K: Again, I think it’s the next step that we really have to understand. It also fits into the second and third points that Ben Gomes mentioned in this article. The first one was that they’re moving from text to visuals. The second one was that they moved from answers to journeys, and the third one is that they moved from a query-based search to a query-less search which is Google Discover. The answers to journeys are also related to the topic layer that happens in the search results because now Google wants to customize the journey that people have in search by using the Knowledge Graph integration that is also built on the topic layer. So you see that in a way that when you, for example, look for NBA, NHL, or NFL in the US, you will see a whole sports magazine in the search results built on the topic layer. It’s so awesome that nobody needs websites anymore.
M: Yeah, it is awesome. Yes, if I want to look at a deep analysis on whatever team I go to ESPN but if I just want to find a score on the schedule I never go to ESPN. The fact that it breaks it down to so many subtopics or sub-layers that you can understand an entity from so many points by not just going wide, but by going vertical and going deep at the same time. That’s amazing to me.
K: Absolutely. The topic layer to me is something that SEOs need to pay much more attention to because it impacts us in the SERPs and outside of the SERPs. And again, it also opened this whole notion of Google Discover which is Google’s push channel. Google Discover is not based on search, it’s based on suggestions. They don’t wait until a user has a certain need or intent. They want to stimulate more search and more ideas. What do you think about the topic layer outside of what you said already?

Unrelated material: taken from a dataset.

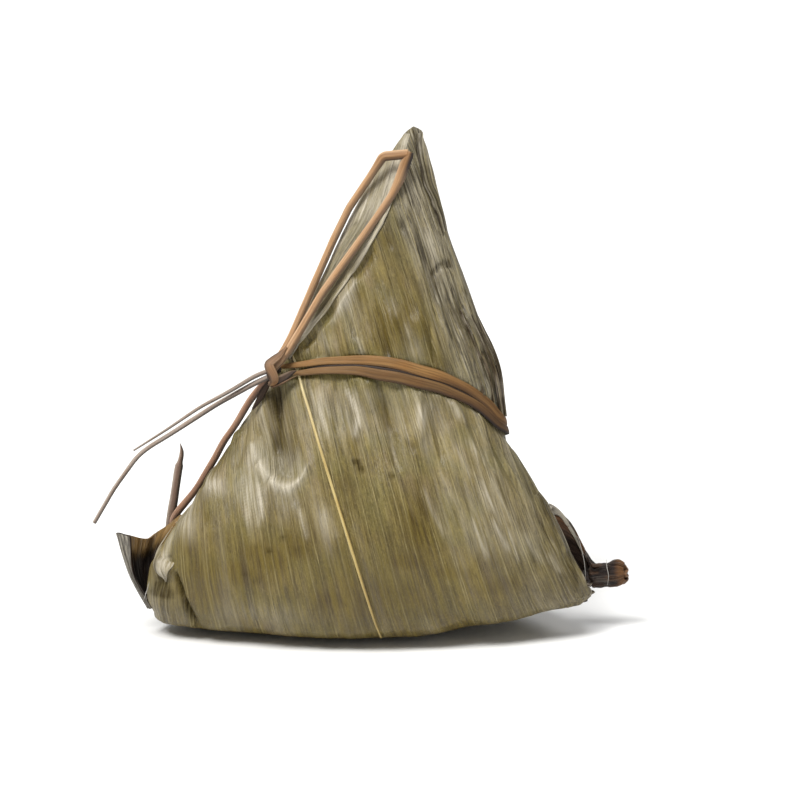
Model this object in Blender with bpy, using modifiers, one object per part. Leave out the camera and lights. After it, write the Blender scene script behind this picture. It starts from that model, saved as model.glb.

M: You’re looking at Google’s future. You’re looking at Google’s ability to better transverse the entity. Two years ago, if you looked up, for example, John Travolta, you’d get a very interesting and deep view but it’s a one-dimensional view. With the topic layer, you’re almost understanding the entity qualitatively. It’s not just what is this entity, but what does it mean to be this entity which is a totally different type of understanding.
K: And how does it change over time? Let me bring this all the way home. Coronavirus is actually the family of viruses and not necessarily what we deal with right now. The disease is COVID-19. But Google was very well able to understand how people use Coronavirus in a different sense or in a different context. For a long time, the WHO page for Coronavirus was ranking for the keyword Coronavirus and then in early January, Google added more pages about COVID-19 to that rank index. So they immediately understood that Coronavirus has a different context right now, a different relationship, and they understand that with the topic layer.
Optimize It or Disavow It
M: You can have one or the other… a URL in a SERP feature (news box, video carousel, social profile, etc.) or an organic result that appears underneath that SERP feature that’s above the fold. Which would you choose?
K: I’d always take the SERP feature, without a doubt. I’m more into not bringing people to my page but still being in the top result. At G2, we have cases where our clients won’t rank for a keyword, but they can rank on our site, but the good thing is that they get much higher quality traffic. The same for a YouTube profile or social profile, you know that people come there specifically for that so I’ll rather satisfy that intent than the other one.
M: Thanks, Kevin. I really appreciate you taking the time to come on. Stay healthy and safe.
K: Thanks, same to you. It was an absolute treat and pleasure.